A fine, large bronze animalier sculpture by Ferdinand Pautrot (1832-74). The figure represents a pair of pheasants, one perched on a gnarled barren branch while the other appears to strut along the ground. The body position of the lower bird gives the composition a great deal of movement that is often missing in classical animalier bronzes. The ground is covered in long grass that is somewhat less common than Pautrot's more characteristic rocky ground. Along with Mène and Moigniez, Pautrot was considered the be France's finest sculptor of animal figures. He first successfully participated in the Paris Salon of 1861 (three entries) and continued to exhibit until 1870. The details of the feathers are stunning and absolutely realistic in appearance. The ground is signed "F. Pautrot". The figure retains its original medium brown patina with light gilt touches.

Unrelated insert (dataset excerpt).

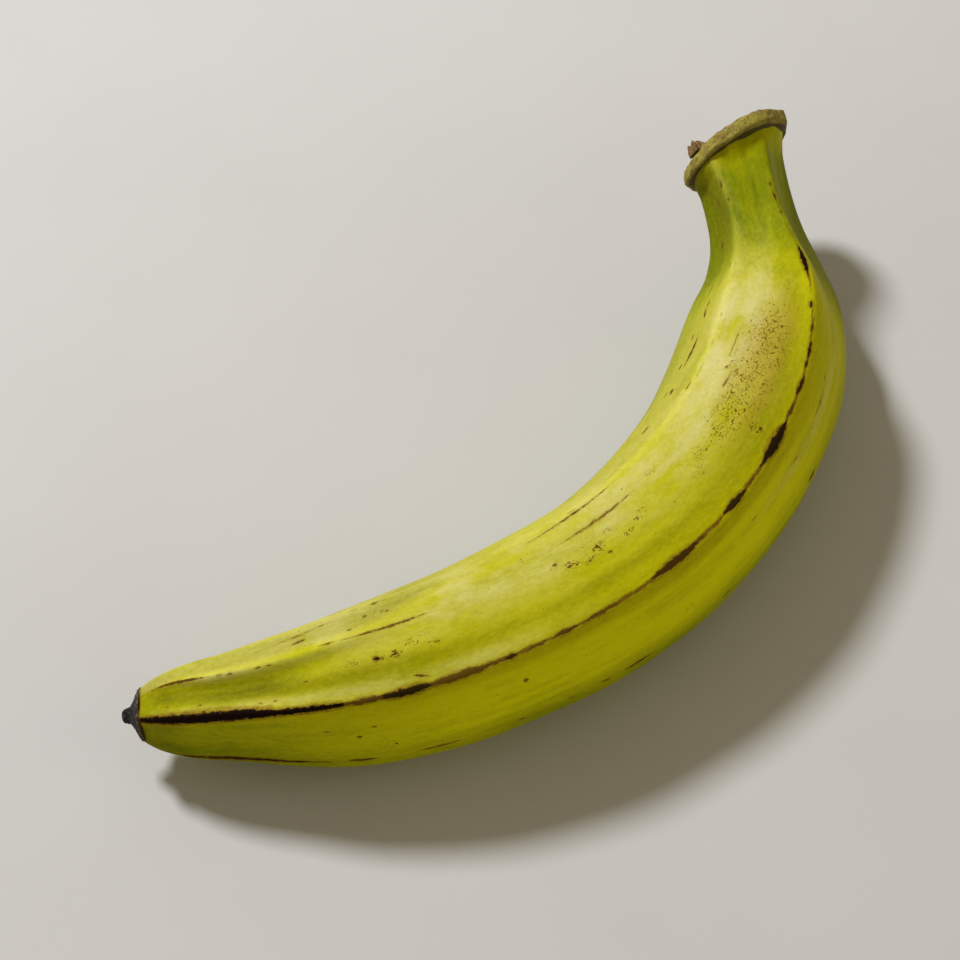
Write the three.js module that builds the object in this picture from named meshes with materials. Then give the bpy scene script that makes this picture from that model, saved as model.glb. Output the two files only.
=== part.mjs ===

Origin: France, ca. 1865. Condition: excellent, original patina, built-up dust that could be cleaned if desired. Size: 7-1/2" x 3-1/2 x 9-1/4" tall.
Artist References: Benezit, "Dictionnaire des Peintres et Sculpteurs"; Lami, "Dictionnaire de Sculpteurs de l'ecole Francaise"; Kjellberg, "Bronzes of the 19th Century"; Savage, "A Concise History of Bronzes"; Payne, "Animals in Bronze"; Horswell, "Les Animaliers"; and Mackay, "Les Animaliers".